Burmese exiles have been calling for international assistance ever since the cyclone struck. “The military regime is ill-prepared to deal with the aftermath of the cyclone,” Naing Aung of the Thailand-based Forum for Democracy in Burma said in a statement published on its website.

Burma has traditionally been loath to admit to needing help from international relief organisations. Authorities refuse to allow U.N. organisations and international aid agencies unfettered access to rural parts of Burma and, over the past year, restrictions on international aid workers has become more rigid than ever.

“The clean-up (by the government) has begun but it will take a very long time to complete,” a Rangoon-based diplomat told IPS. “The damage around town is so extensive.”

According to the Irrawaddy newspaper, published by Burmese exiles in Thailand, food prices have surged after the cyclone struck. An egg now costs around 250 kyat (20 US cents) in Rangoon, or about three times what it cost before Saturday, the paper said.

“The price hikes are crippling,” said a Burmese economist who did not want to be identified. “People are soon going to be reduced to begging. If the government doesn’t begin to act quickly the current frustration will soon boil over into anger and more street protests are almost certain to follow,” he said.

“In Rangoon people feel they have lost everything and have nothing else to lose,” said a young student activist reached over the phone.

In the meantime the state-run media has said that the referendum on a new constitution would go ahead as planned on May 10, despite the cyclone. “The referendum is only a few days away and the people are eagerly looking forward to voting,” the government said in a statement carried by state media.

The charter is part of the junta’s “roadmap to democracy” which would end in multi-party elections in 2010. But the government is not allowing public debate on the constitution. Arguments in favour of the constitution alone are permitted and local media forbidden from reporting any ‘no’ campaign.

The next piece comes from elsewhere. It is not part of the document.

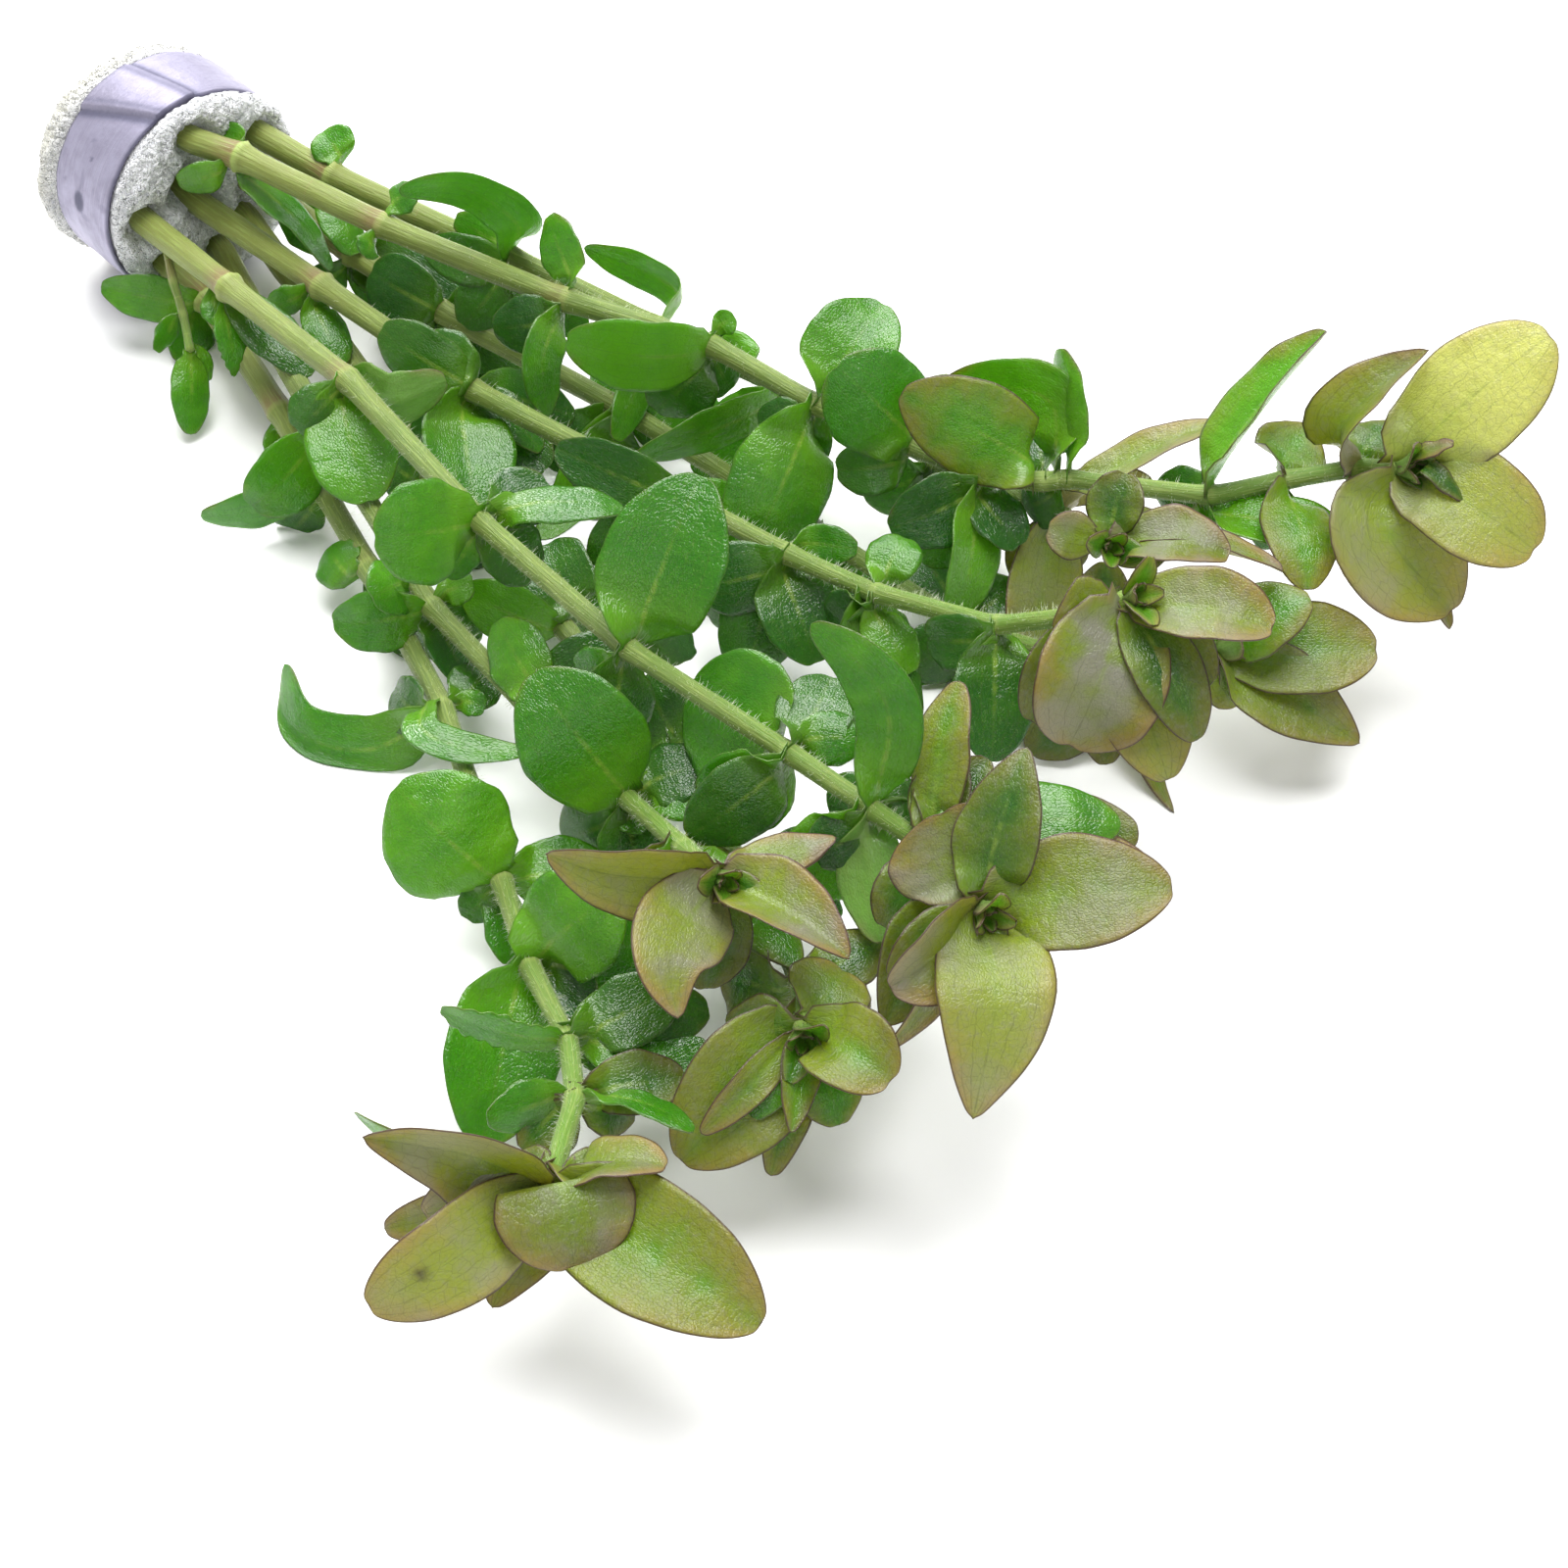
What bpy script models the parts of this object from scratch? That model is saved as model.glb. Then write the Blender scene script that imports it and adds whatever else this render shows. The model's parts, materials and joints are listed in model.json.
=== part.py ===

“The constitution is intended to entrench the military in power. A referendum without some basic freedoms – of assembly, political parties and free speech – is a farce. What the Myanmar (official name for Burma) government calls a process of democratisation is in fact a process of consolidation of an authoritarian regime,” former U.N. human rights rapporteur on Burma, Prof. Paulo Sergio Pinheiro, told IPS recently.